A new study is reporting that babies that live in homes with dogs for the first year of their life may be less susceptible to ear infections, coughs, and runny noses; symptoms of the common cold. Researchers from Finland followed 397 children from pregnancy through their first year of life, and found that those living with dogs developed 31 percent less respiratory tract symptoms or infections, 44 percent less ear infections and received 29 percent fewer antibiotic prescriptions.
Based on weekly diaries that the infants parents recorded, the researchers found that babies in homes with dogs were healthy for 72 to 76 percent of the weekly reports, compared to 65 percent for those who did not have a dog at home.
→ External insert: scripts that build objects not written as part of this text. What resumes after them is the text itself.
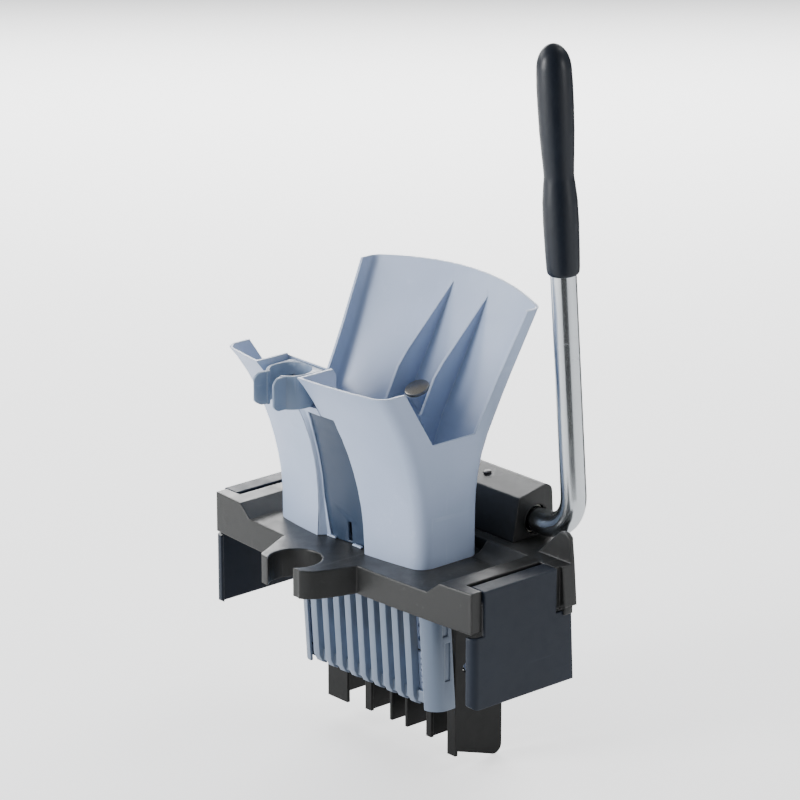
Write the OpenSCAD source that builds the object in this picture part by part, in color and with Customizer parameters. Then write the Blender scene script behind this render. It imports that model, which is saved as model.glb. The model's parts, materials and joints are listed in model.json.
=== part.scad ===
// Side-press mop wringer that hangs on the rim of a bucket.
// Millimetres. +X runs along the plate to the lever, -Y is the front, +Z is up.
// The origin is the middle of the plate, in the plane where it rests on the bucket's rim.

/* [Plate] */
// Length of the plate over its two end blocks
plate_w = 330; // [320:1:345]
// Distance from the origin to the front edge at the corners
plate_front = 74; // [70:1:80]
// Distance from the origin to the rear edge
plate_back = 84; // [80:1:95]
// How far the front edge bows forward in the middle
front_bow = 8; // [0:1:12]
// Half length of the plate's rear edge between the cut corners
rear_half = 120; // [118:1:124]
// Height of the raised end blocks and rear deck above the rim
block_top = 14; // [12:1:18]
// Moulded wall thickness of the plate
plate_wall = 3; // [2.5:0.5:4]
// How far the skirt hangs below the rim
skirt_drop = 22; // [16:1:30]
// Half length of the sunken floor that the funnel stands on
floor_half = 115; // [112:1:118]
// Run of the ramps up to the end blocks
ramp_run = 14; // [8:1:18]
// Rear edge of the sunken floor
floor_back = 22; // [19:1:26]
// Radius of the round notch in front
notch_r = 23; // [16:1:24]
// Sideways place of the notch
notch_x = -17; // [-22:1:-12]
// Distance of the notch in front of the origin
notch_y = 109; // [107:1:112]

/* [Funnel] */
// Sideways place of the funnel's middle
funnel_x = -15.5; // [-18:0.5:-13]
// Half width of the funnel at its foot
foot_half = 94; // [90:1:96]
// Distance of the foot's front corners in front of the origin
foot_front = 53; // [50:1:56]
// Distance of the foot's rear behind the origin
foot_back = 14; // [12:1:17]
// Wall thickness of the funnel
funnel_wall = 2.6; // [2:0.2:3]
// Height of the two front lobes above the rim
lobe_top = 166; // [158:1:174]
// Height of the tall rear scoop's corners above the rim
scoop_top = 211; // [200:1:220]
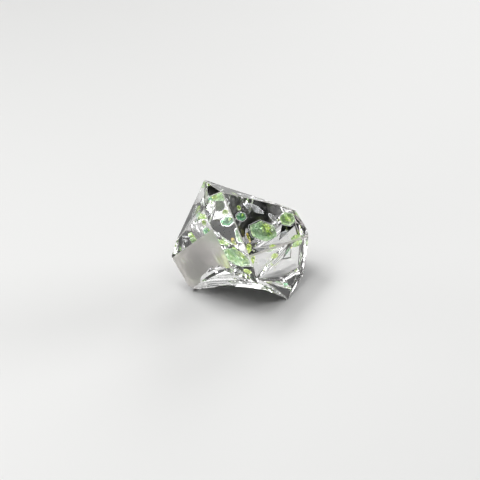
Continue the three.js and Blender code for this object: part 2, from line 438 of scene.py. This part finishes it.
# A veil's film has a level that is high in its middle and ragged towards its rim. It ends where
# the level is low, with a bright line of painted light there, and swirling lines and smears
# cross the rest. The film glows faintly with painted light too.
LEVEL_DOME = 0.8
LEVEL_NOISE = {"scale": 620, "detail": 3.0, "distortion": 0.8}
LEVEL_RAGGEDNESS = 1.7
LEVEL_DROP = 0.72
FILM_RANGE = (0.2, 0.32)
RIM_LEVEL = 0.24
RIM_RANGE = (0.02, 0.06)
SWIRL_NOISE = {"scale": 330, "distortion": 0.9}
SWIRL_LINES = 16
LINE_RANGE = (0.06, 0.2)
SMEAR_NOISE = {"scale": 520, "detail": 4.0, "distortion": 0.8}
SMEAR_RANGE = (0.42, 0.66)
# How much of what is behind them each of these covers.
LINE_COVER = 0.6
SMEAR_COVER = 0.35
FILM_COVER = 0.04
RIM_COVER = 0.8
FILM_GLOW = (0.33, 0.34, 0.34, 1)


def colour(values):
    return (*values, 1)


def finish_with(tree, finish):
    """Ends a material's tree in one shader."""
    surface = tree.node("ShaderNodeBsdfPrincipled", {}, finish)["BSDF"]
    tree.node("ShaderNodeOutputMaterial", {}, {"Surface": surface})


def plain_material(name, finish):
    """A material that is the same all over."""
    material = bpy.data.materials.new(name)
    finish_with(Tree(material), finish)
    return material


def patterned_material(name):
    """A material, its tree, and the place on the object that its patterns follow."""
    material = bpy.data.materials.new(name)
    tree = Tree(material)
    return material, tree, tree.node("ShaderNodeTexCoord")["Object"]


def quartz_material(name, settings, finish):
    """Quartz with faint growth hillocks, whose body takes up a little light.

    What finish returns for the tree and the place sets the shader of its skin.
    """
    material, tree, place = patterned_material(name)
    hillocks = tree.noise(place, **HILLOCK_NOISE)
    relief = tree.node("ShaderNodeBump", {}, {**HILLOCK_RELIEF, "Height": hillocks})["Normal"]
    inputs = {"IOR": settings.refractive_index, "Normal": relief, **finish(tree, place)}
    surface = tree.node("ShaderNodeBsdfPrincipled", {}, inputs)["BSDF"]
    inputs = {"Color": colour(settings.tint), "Density": QUARTZ_DENSITY}
    body = tree.node("ShaderNodeVolumeAbsorption", {}, inputs)["Volume"]
    tree.node("ShaderNodeOutputMaterial", {}, {"Surface": surface, "Volume": body})
    return material


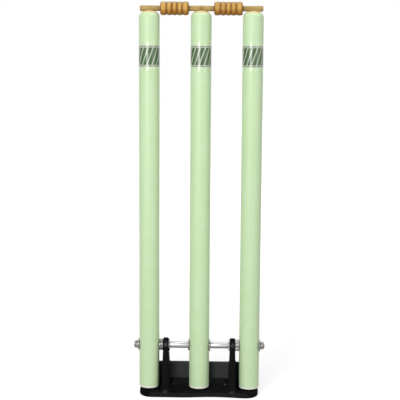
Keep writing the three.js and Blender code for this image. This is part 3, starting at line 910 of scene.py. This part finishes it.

Study researcher, Dr. Eija Bergroth, a pediatrician at the Kuopio University Hospital in Finland said “We speculated that maybe the dogs somehow can bring dirt or soil inside the house, and then the immune system is strengthened, or maybe it’s something about the animals themselves.”
Dr. Jennifer Appleyard, chief of allergy and immunology at St. John Hospital and Medical Center in Detroit, said, “Having pets may have some positive aspects. Pets may offer some protection against developing a propensity for infections or atopic diseases, but I think the development of the immune system is very complicated.”
The results of this study go hand in hand with the theory that children exposed to too-clean environments are more likely to develop asthma and allergies because their immune systems have not built up any resistance to the things that cause them.
“We associate exposure to dog and cat dander with lower allergy and asthma rates. But this paper is saying that, for reasons unknown, there is a protective mechanism at work lowering rates of infectious diseases,” said Dr. Roya Samuels, a pediatrician at Cohen Children’s Medical Center in New Hyde Park, N.Y., who was not involved with the study.